The Final Call
- Type: Newspaper
- Format: Tabloid
- Owner: Nation of Islam
- Editor: Naba'a Muhammad
- Founded: 1979
- Headquarters: 734 W. 79th St, Chicago, IL 60620
- ISSN: 1090-7327
- Website: new.finalcall.com

= The Final Call (newspaper) =

American religious and political news publication

The Final Call is a newspaper published in Chicago. It was founded in 1979 by Minister Louis Farrakhan and serves as the official newspaper of the Nation of Islam. The newspaper acts as the group's tool to explain their goals, and to report on world events and natural disasters.

==History==
The original newspaper of the Nation of Islam was called The Final Call to Islam and was published by Nation of Islam Leader Messenger Elijah Muhammad in the 1930s. This small newspaper evolved into Muhammad Speaks in the 1960s and attracted a circulation of 900,000 per week, with monthly circulation of 2.5 million.

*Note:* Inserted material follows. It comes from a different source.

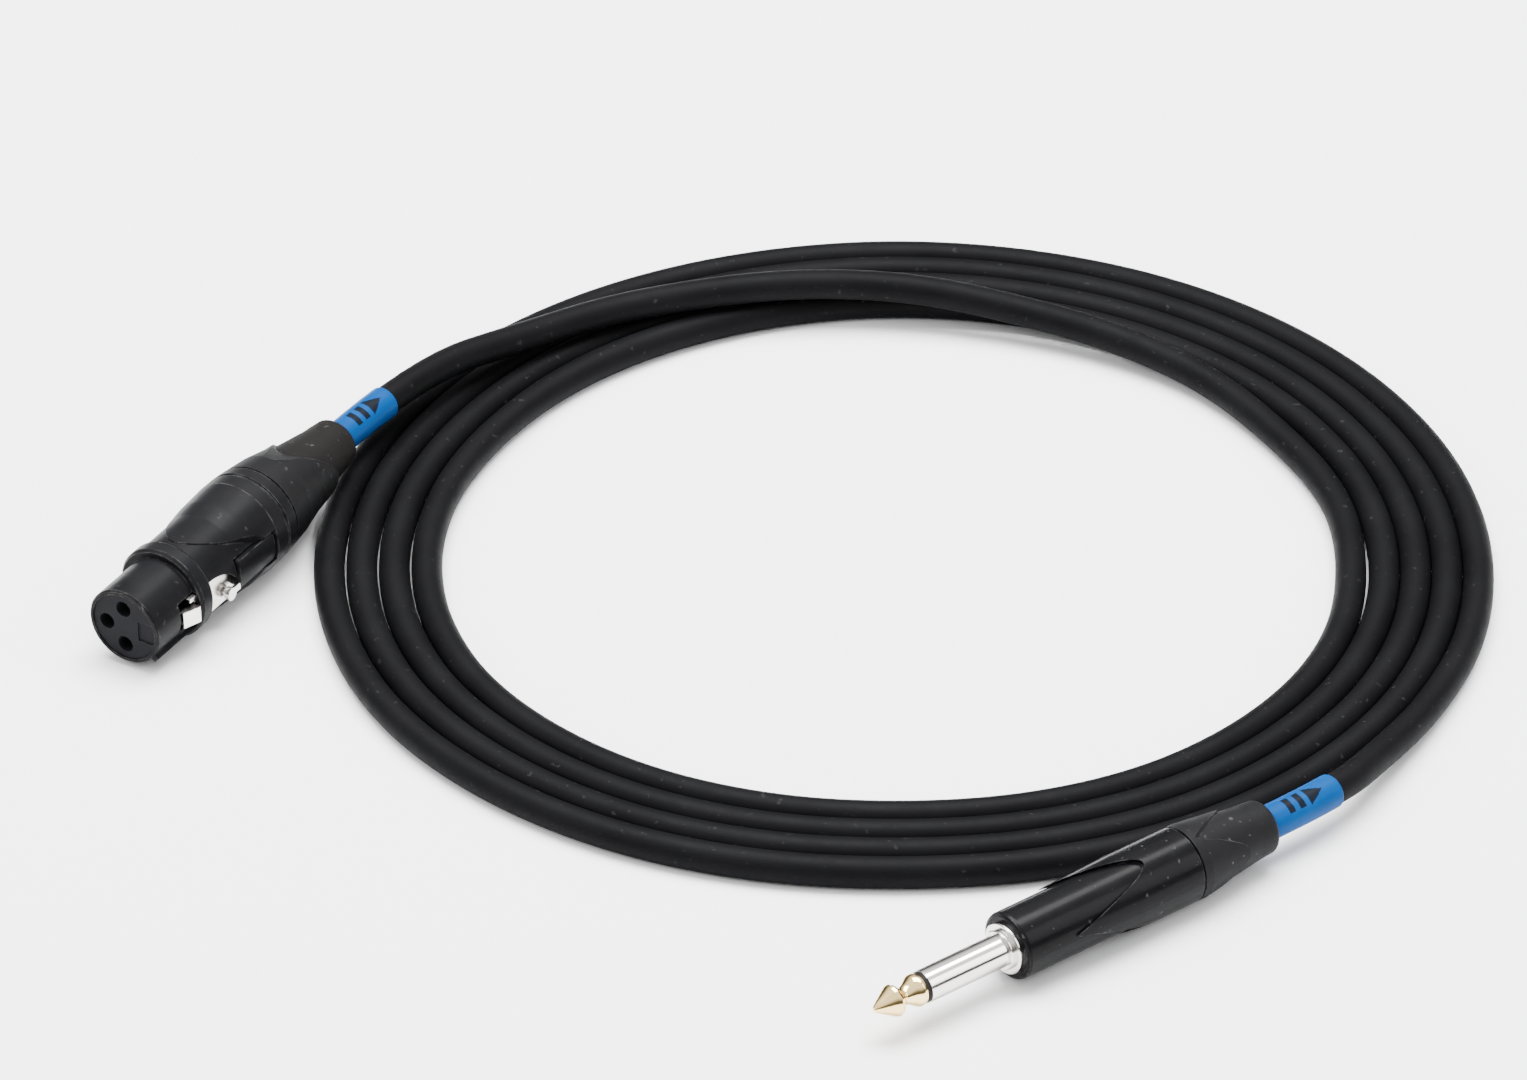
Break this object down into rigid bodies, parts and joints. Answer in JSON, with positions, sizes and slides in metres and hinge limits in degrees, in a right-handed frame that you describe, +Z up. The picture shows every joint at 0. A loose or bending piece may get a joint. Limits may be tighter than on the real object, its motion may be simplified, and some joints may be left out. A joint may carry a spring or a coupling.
{
  "type": "coiled microphone cable",
  "caption": "Coiled audio cable with a latching female XLR connector at one end and a 6.35 mm two-pole jack plug with a screw-on strain relief at the other.",
  "frame": {"origin": "on the surface the coil lies on, below the middle of the box around the two connectors, which is inside the coil's hole", "axes": "+X to the right of the coil as seen from its front, +Y away from the front, +Z up; the jack plug lies at the front, the XLR at the left"},
  "size_m": [0.2676, 0.2694, 0.0208],
  "materials": {
    "black_shell": "satin black coating",
    "black_insert": "matte moulded",
    "plated_contact": "gold plated",
    "nickel": "bright nickel",
    "steel": "plain steel",
    "black_plastic": "moulded",
    "black_rubber": "matte",
    "cable_jacket": "matte flexible PVC",
    "core_insulation": "plain",
    "blue_sleeve": "shrunk tube with a black mark",
    "gold": "polished gold plate",
    "black_gloss": "gloss black"
  },
  "bodies": {
    "cable": {"xlr_housing": "black_shell", "xlr_insert": "black_insert", "xlr_contact_ground": "plated_contact", "xlr_contact_hot": "plated_contact", "xlr_contact_cold": "plated_contact", "xlr_shell_tab": "nickel", "xlr_latch_pin": "steel", "xlr_coding_ring": "black_plastic", "xlr_rear_cover": "black_shell", "xlr_bushing": "black_plastic", "xlr_boot": "black_rubber", "xlr_chuck": "black_plastic", "xlr_cable_end": "cable_jacket", "xlr_core_hot": "core_insulation", "xlr_core_shield": "core_insulation", "xlr_label_sleeve": "blue_sleeve", "jack_tip": "gold", "jack_tip_insulator": "black_insert", "jack_sleeve": "nickel", "jack_collar": "nickel", "jack_housing": "black_gloss", "jack_rear_insulator": "black_insert", "jack_tip_terminal": "plated_contact", "jack_sleeve_clamp": "nickel", "jack_cable_end": "cable_jacket", "jack_core_tip": "core_insulation", "jack_core_shield": "core_insulation", "jack_label_sleeve": "blue_sleeve", "cable_coil": "cable_jacket", "cable_xlr_lead": "cable_jacket", "cable_jack_lead": "cable_jacket"},
    "xlr_latch_arm": {"xlr_latch": "nickel", "xlr_push_button": "black_plastic", "xlr_latch_spring": "steel"},
    "jack_collet": {"jack_chuck": "black_plastic"},
    "jack_gland": {"jack_boot": "black_rubber", "jack_bushing": "black_plastic"}
  },
  "joints": [
    {"name": "xlr_latch_press", "type": "hinge", "parent": "cable", "child": "xlr_latch_arm", "pos_m": [-0.08157, 0.05349, 0.01042], "axis": [0.0212, 0.0341, -0.9992], "range_deg": [0, 4], "stiffness_Nm_per_rad": 0.4, "springref_deg": -1.15},
    {"name": "jack_collet_travel", "type": "slide", "parent": "cable", "child": "jack_collet", "axis": [0.7788, 0.6273, 0], "range_m": [0, 0.003]},
    {"name": "jack_gland_turn", "type": "hinge", "parent": "jack_collet", "child": "jack_gland", "pos_m": [0.09956, -0.04111, 0.0074], "axis": [0.7788, 0.6273, 0], "range_deg": [0, 724]}
  ],
  "couplings": [
    {"joint": "jack_gland_turn", "follows": "jack_collet_travel", "rad_per_m": 4188.8}
  ]
}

Louis Farrakhan later began to publish The Final Call, which follows the traditions of the older Muhammad Speaks newspaper with national and international news and coverage of political issues and is the official communications media of the Nation of Islam. The current editor-in-chief is Richard B. Muhammad.

==Reception==
The newspaper has been criticized as anti-White, homophobic and antisemitic by the Southern Poverty Law Center and the Anti-Defamation League. Farrakhan has denied these characterizations.